O todo é igual à soma das partes; a soma das partes é igual ao todo, certo? Bem, nem sempre essa inequívoca formulação matemática é aplicável ao conhecimento. Por vezes, a soma das partes é maior que o todo. Pensemos, por exemplo, na nossa posição aqui: vocês, alunos, me ouvindo no papel de alunos; eu, professor, falando na condição de professor. Nós não exercemos outra série de papéis e somos muito mais do que as nossas posições de agora? Somos mais que o todo que formamos. E, por vezes, o todo é maior que a soma das partes. Há fenômenos em que, quando desagregadas as partes, perdemos características que só existem no todo. Podemos usar o mesmo exemplo: ao nos juntarmos aqui, ganhamos algo que perdemos quando nos separamos. Decompor essa turma em várias partes – analisando vocês e eu um-a-um – faria com que perdêssemos toda dinâmica que só se forma a partir do momento em que estamos reunidos.b) Compartimentação. Cegueira.
A compartimentação dos problemas acaba provocando cegueira em relação a outros aspectos importantes do problema. Um problema jurídico, por exemplo, não é apenas um problema jurídico, mas via de regra um problema político, comportamental, psicológico, cultural, etc.
O problema não é apenas que o jurista, por exemplo, esquece outras dimensões do fenômeno, ou as entrega cegamente para outros "especialistas". O problema é que não raro ele toma a parte pelo todo, e passa a considerar que a dimensão jurídica esgota a totalidade do fenômeno. Nesse caso, a cegueira se combina com certo narcisismo.POSIÇÃO DE CRIMINOLOGIA NA EPISTEMOLOGIA CONTEMPORÂNEA
O que era defeito virou virtude. A ausência de fechamento e especificidade da Criminologia, de demérito, transformou-se em virtude. Se o que se busca agora não é mais a compartimentação, fragmentariedade, mas a integração e o diálogo entre as áreas, a virtude da Criminologia é que, desde sempre, ela de certa forma espelhou esse diálogo.
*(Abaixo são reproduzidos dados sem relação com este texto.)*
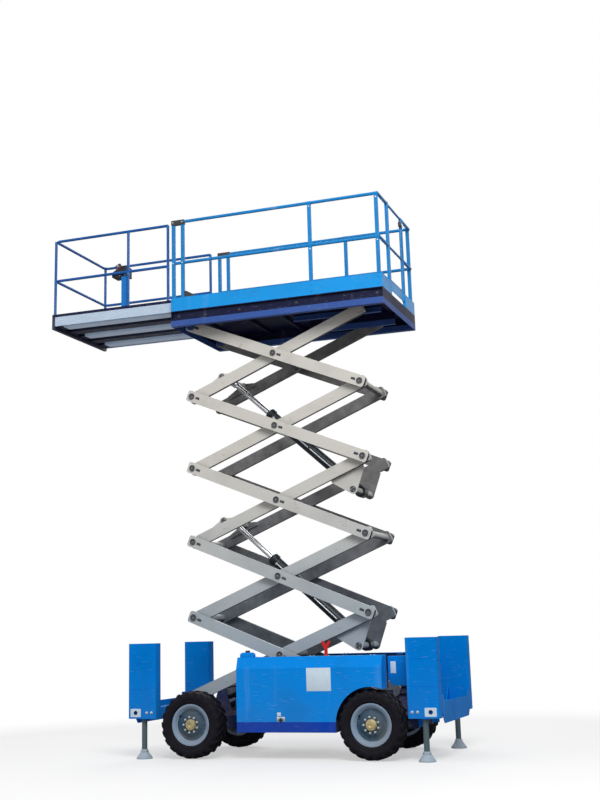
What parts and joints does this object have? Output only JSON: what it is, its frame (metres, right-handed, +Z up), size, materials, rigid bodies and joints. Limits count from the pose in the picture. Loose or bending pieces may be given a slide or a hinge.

Multidisciplinaridade. A "multidisciplinaridade", que chegou a ser moda durante uma época, nada mais é que uma soma de enfoques, em que cada "especialista" fica encerrado em uma determinada área sem se deixar provocar pela outra. Por isso, é um processo insuficiente para dar conta da complexidade contemporânea.
Interdisciplinaridade. A interdisciplinaridade é o destino da Criminologia. Significa reunir os mais diversos saberes em um todo integrado, em que as áreas dialogam e se complementam entre si, sob a harmonia de uma matriz epistemológica integrativa, em que a abertura para a diferença esteja colocada.
Transdisciplinaridade. Possibilidade de rompimento de qualquer vínculo disciplinar e atravessamento dos campos por questões oriundas de outros, sem falar na possibilidade de recebimento de áreas distintas como a ética, a arte e a filosofia em geral.
Todo saber é um saber eticamente implicado. Não existe sujeito neutro nem saber sem implicação ética, mesmo que seja apenas o conhecimento desinteressado. Portanto, a questão metodológica deve sempre estar atento às questões éticas que se põe diante da pesquisa.